Entrée Health.pdf

Andrew Gottfried, managing partner, director of client services at Entrée Health, doesn’t mince words when he describes 2014 as a “challenging year.” At the beginning of 2013, corporate parent CDM Group spun off part of Entrée Health into Entrée Health Princeton, which almost immediately began to operate independently of its former agency. The spin-off had the consequence of concentrating most of the elder firm’s work in a single client, Novo Nordisk.

You can guess what happened next. When Novo shifted part of its business elsewhere, Entrée felt some pain. “That was a longstanding relationship for us, and it created a challenge financially and culturally,” Gottfried admits. The agency faced another setback in 2014 due to the delay of two Amgen cardiovascular drugs: Corlanor for congestive heart failure, which was just released, and cholesterol-lowering PCSK9 inhibitor Repatha, which is expected to launch in the next few months. 

Despite those challenges, Entrée has an optimistic outlook for the rest of 2015 and beyond, forecasting 5% to 10% revenue growth over 2014. Managing partner, creative director Nina Greenberg says that the company will likely hire 10 more staffers in the months ahead, which would bring head count to 70. Entrée reported 80 full-timers at this time last year. 

On the client front, the agency added work from Clovis Oncology for its non-small cell lung cancer drug rociletinib, winning the market access and reimbursement responsibilities for the investigational treatment. It’s also worth noting that Entrée is still in business with Novo: It remains the brand agency of record on the market access side for diabetes drug Victoza and recently contributed to the launch of weight-loss medication Saxenda. 
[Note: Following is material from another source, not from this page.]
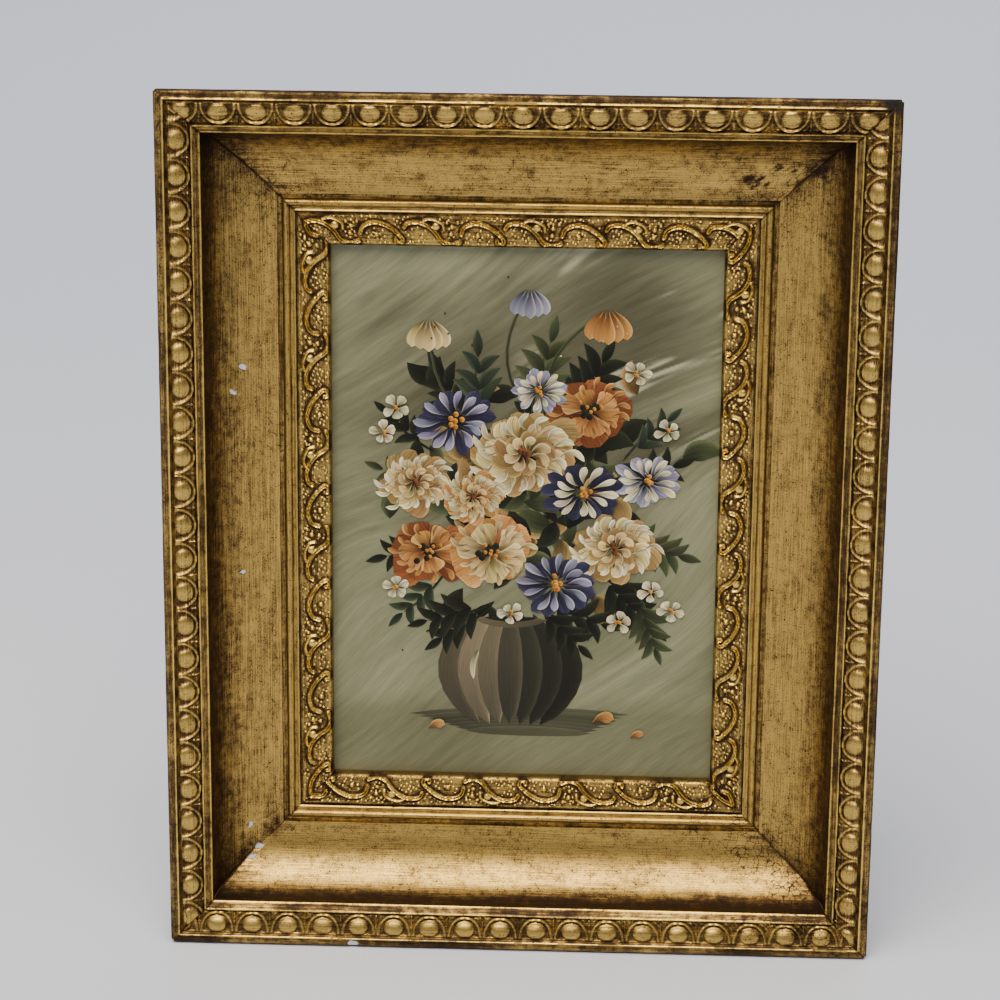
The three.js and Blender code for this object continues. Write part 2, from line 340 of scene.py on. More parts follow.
def mixed(tree: bpy.types.NodeTree, factor: object, first: object, second: object) -> bpy.types.NodeSocket:
    """The output of a colour mix of two colours or sockets by a factor."""
    return add(tree, "Mix", {0: factor, 6: first, 7: second}, data_type="RGBA").outputs[2]


def ranged(tree: bpy.types.NodeTree, value: bpy.types.NodeSocket, ramp: Ramp) -> bpy.types.NodeSocket:
    """The output of a Map Range node that follows the ramp, clamped."""
    links = dict(zip(("Value", "From Min", "From Max", "To Min", "To Max"), (value, *ramp)))
    return add(tree, "MapRange", links).outputs["Result"]


def combined(
    tree: bpy.types.NodeTree, first: object, second: object, operation: str = "ADD", clamped: bool = True
) -> bpy.types.NodeSocket:
    """The output of a Math node on two values or sockets, clamped to 0..1 unless told otherwise."""
    return add(tree, "Math", {0: first, 1: second}, operation=operation, use_clamp=clamped).outputs[0]


def noise_texture(
    tree: bpy.types.NodeTree, place: bpy.types.NodeSocket, size: float | tuple, detail: float, **inputs: float
) -> bpy.types.NodeSocket:
    """The output of a Noise Texture.

    Args:
        tree: the material's node tree.
        place: the coordinates that it reads, in metres.
        size: size of a cell in millimetres, or three sizes for a grain that is drawn out one way.
        detail: number of finer layers.
        inputs: its other input sockets by name.

    Returns:
        The socket of its value.
    """
    if isinstance(size, tuple):
        scale = tuple(1 / (one * MM) for one in size)
        place, size = add(tree, "Mapping", {"Vector": place, "Scale": scale}).outputs["Vector"], 1 / MM
    links = {"Vector": place, "Scale": 1 / (size * MM), "Detail": detail, **inputs}
    return add(tree, "TexNoise", links).outputs[0]


def bumped(
    tree: bpy.types.NodeTree, height: bpy.types.NodeSocket, strength: float, depth: float
) -> bpy.types.NodeSocket:
    """The normal output of a Bump node whose heights 0..1 stand for depth millimetres."""
    links = {"Height": height, "Strength": strength, "Distance": depth * MM}
    return add(tree, "Bump", links).outputs["Normal"]


# Finishes


@dataclass(frozen=True)
class AgedGilding:
    """Leaf gilding over red bole on gesso, rubbed and toned brown with age.

    It gives the eye a soft metal sheen with fine lines along the rail where the ground was drawn, dark dirt
    in the hollows mixed with painted shade from the rails' tones, and a rubbed, warmer gold on the edges that
    also carries a painted highlight. Pattern sizes are in millimetres. A ramp named X_by_Y says how much of X
    each value of Y brings.
    """

    leaf: str = "#c59f54"
    pale_leaf: str = "#f0ce6a"
    olive_leaf: str = "#978246"
    warm_toning: str = "#6e5631"
    # The dark brown stands both for dirt and for painted shade.
    toning_and_shade: str = "#28180a"
    bole: str = "#7a3a18"
    gesso: str = "#b9bec8"
    stain: str = "#120d07"
    streak: tuple = (16.0, 0.24, 1000.0)
    mottle: float = 2.4
    grain: float = 0.4
    speck_spacing: float = 1.5
    crack_spacing: float = 2.4
    crack_wobble: float = 1.5
    crack_bend: float = 1.2
    relief_depth: float = 0.05
    relief_strength: float = 0.5
    leaf_by_streak: Ramp = (0.35, 0.68, 0.0, 1.0)
    pale_by_mottle: Ramp = (0.55, 0.8, 0.0, 0.4)
    # Paler gold on worn, raised edges: rubbed leaf together with a painted highlight.
    pale_highlight_by_wear: Ramp = (0.1, 0.9, 0.0, 0.8)
    speck_by_distance: Ramp = (0.08, 0.2, 1.0, 0.0)
    speck_by_mottle: Ramp = (0.5, 0.62, 0.0, 0.9)
    brown_by_mottle: Ramp = (0.32, 0.7, -0.18, 0.2)
    brown_by_streak: Ramp = (0.32, 0.66, 0.26, -0.24)
    brown_by_grain: Ramp = (0.55, 0.66, 0.0, 0.5)
    crack_by_distance: Ramp = (0.01, 0.045, 0.8, 0.0)
    clean_by_wear: Ramp = (0.0, 1.0, 0.0, 0.5)
    warm_by_brown: Ramp = (0.1, 0.6, 0.0, 1.0)
    dark_by_brown: Ramp = (0.4, 0.95, 0.0, 1.0)
    bole_by_wear: Ramp = (0.6, 1.0, 0.0, 1.0)
    bole_by_grain: Ramp = (0.52, 0.62, 0.0, 0.15)
    raggedness_by_grain: Ramp = (0.3, 0.7, -0.25, 0.25)
    gesso_by_chip: Ramp = (0.4, 0.5, 0.0, 1.0)
    dull_by_brown: Ramp = (0.3, 1.0, 0.0, 0.25)
    roughness_by_brown: Ramp = (0.0, 1.0, 0.31, 0.6)
    height_by_streak: Ramp = (0.2, 0.8, 0.0, 0.75)
    height_by_grain: Ramp = (0.2, 0.8, 0.0, 0.25)

    def cracks(self, tree: bpy.types.NodeTree, solid: bpy.types.NodeSocket) -> bpy.types.NodeSocket:
        """The net of fine cracks: the edges of cells, bent by noise, as far as "crackle" asks for them.

        Args:
            tree: the material's node tree.
            solid: the Object coordinates.

        Returns:
            The socket of the cracks' strength.
        """
        links = {"Vector": solid, "Scale": 1 / (self.crack_wobble * MM), "Detail": 2.0}
        wobble = add(tree, "TexNoise", links)
        bend = {0: wobble.outputs["Color"], 1: (self.crack_bend * MM,) * 3}
        bent = add(tree, "VectorMath", bend, operation="MULTIPLY").outputs[0]
        bent = add(tree, "VectorMath", {0: bent, 1: solid}, operation="ADD").outputs[0]
        links = {"Vector": bent, "Scale": 1 / (self.crack_spacing * MM)}
        net = add(tree, "TexVoronoi", links, feature="DISTANCE_TO_EDGE").outputs["Distance"]
        amount = add(tree, "Attribute", attribute_name="crackle").outputs["Fac"]
        return combined(tree, ranged(tree, net, self.crack_by_distance), amount, "MULTIPLY")

    def build(self) -> bpy.types.Material:
        """Makes the material. It reads the rails' attributes "moulding" (metres), "tone" and "crackle".

        Returns:
            The material.
        """
        material, tree, shader = new_material("aged_leaf_gilding")
        place = add(tree, "Attribute", attribute_name="moulding").outputs["Vector"]
        tone = add(tree, "Attribute", attribute_name="tone")
        # The tone's channels: toning with painted shade, wear with painted highlight, and chips; its alpha is
        # the black stain.
        split = add(tree, "SeparateColor", {"Color": tone.outputs["Color"]})
        toning_and_shade, wear_and_highlight, chip = (split.outputs[k] for k in range(3))
        stain = tone.outputs["Alpha"]
        solid = add(tree, "TexCoord").outputs["Object"]

        streak = noise_texture(tree, place, self.streak, 4.0, Roughness=0.65)
        mottle = noise_texture(tree, solid, self.mottle, 5.0, Roughness=0.6)
        grain = noise_texture(tree, solid, self.grain, 2.0, Roughness=0.6)
        cells = add(tree, "TexVoronoi", {"Vector": solid, "Scale": 1 / (self.speck_spacing * MM)})
        speck = ranged(tree, cells.outputs["Distance"], self.speck_by_distance)
        speck = combined(tree, speck, ranged(tree, mottle, self.speck_by_mottle), "MULTIPLY")

        bright = ranged(tree, streak, self.leaf_by_streak)
        colour = mixed(tree, bright, linear(self.olive_leaf), linear(self.leaf))
        colour = mixed(tree, ranged(tree, mottle, self.pale_by_mottle), colour, linear(self.pale_leaf))
        # Painted highlight: raised edges turn paler gold, along with the real rubbing.
        colour = mixed(tree, ranged(tree, wear_and_highlight, self.pale_highlight_by_wear), colour, linear(self.pale_leaf))

        # Browner where the toning channel holds dirt and painted shade, and where the noise patterns ask for
        # it.
        brown = combined(tree, ranged(tree, mottle, self.brown_by_mottle), toning_and_shade, clamped=False)
        brown = combined(tree, brown, ranged(tree, streak, self.brown_by_streak))
        brown = combined(tree, brown, ranged(tree, grain, self.brown_by_grain))
        for dirt in (speck, self.cracks(tree, solid)):
            brown = combined(tree, brown, dirt)
        brown = combined(tree, brown, ranged(tree, wear_and_highlight, self.clean_by_wear), "SUBTRACT")
        rubbed = ranged(tree, wear_and_highlight, self.bole_by_wear)
        rubbed = combined(tree, rubbed, ranged(tree, grain, self.bole_by_grain), "MULTIPLY")
        chip = combined(tree, chip, ranged(tree, grain, self.raggedness_by_grain), clamped=False)
        chip = ranged(tree, chip, self.gesso_by_chip)
        coats = (
            (ranged(tree, brown, self.warm_by_brown), self.warm_toning),
            (ranged(tree, brown, self.dark_by_brown), self.toning_and_shade),
            (rubbed, self.bole),
            (chip, self.gesso),
            (stain, self.stain),
        )
        for amount, coat in coats:
            colour = mixed(tree, amount, colour, linear(coat))

        dull = combined(tree, chip, stain)
        dull = combined(tree, dull, ranged(tree, brown, self.dull_by_brown))
        height = combined(
            tree, ranged(tree, streak, self.height_by_streak), ranged(tree, grain, self.height_by_grain)
        )
        feed(tree, shader, {
            "Base Color": colour,
            "Metallic": combined(tree, 1.0, dull, "SUBTRACT"),
            "Roughness": combined(tree, ranged(tree, brown, self.roughness_by_brown), stain),
            "Normal": bumped(tree, height, self.relief_strength, self.relief_depth),
        })
        return material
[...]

Another reason for optimism, Greenberg says, is that Entrée’s long-cultivated payer expertise has become increasingly valuable as the dialogue around drug access continues in the US. “When we started in this business 18 years ago, if you worked on the access side, you talked to health plans,” she explains, describing a far different competitive landscape. “The stakeholders in the healthcare system are now fracturing. It’s much more diverse.”

She adds that this has given rise to any number of communication challenges. “One of the biggest barriers to drug [adoption] is whether patients can actually afford it. In this moment, when PBMs and health plans are controlling so many dollars, they’re giving more and more responsibilities to patients in the form of co-pays and co-insurance.”

This has led many manufacturers to create reimbursement hubs that, Greenberg continues, “enable physicians to understand what a patient’s co-share is going to be for a drug before they prescribe it.” This scenario comes with the benefit of connecting patients with financial assistance. “[These hubs] are a huge driver for the bottom line of biotech and pharmaceutical manufacturers.”

The growing importance of payer access has another effect on Entrée Health: It’s made the agency a more desirable landing spot for ambitious, talented marketers and communicators. “It used to be that people didn’t want to work in the access arena,” Greenberg explains. 

To keep employees up to date on developments in the fast-evolving space, the agency has instituted what it calls “Access Animals,” a monthly mandatory training program for all employees. “This is our way of keeping everyone up to speed,” Greenberg notes. “Our philosophy is to hire brilliant people who show a great spark for this and train them.”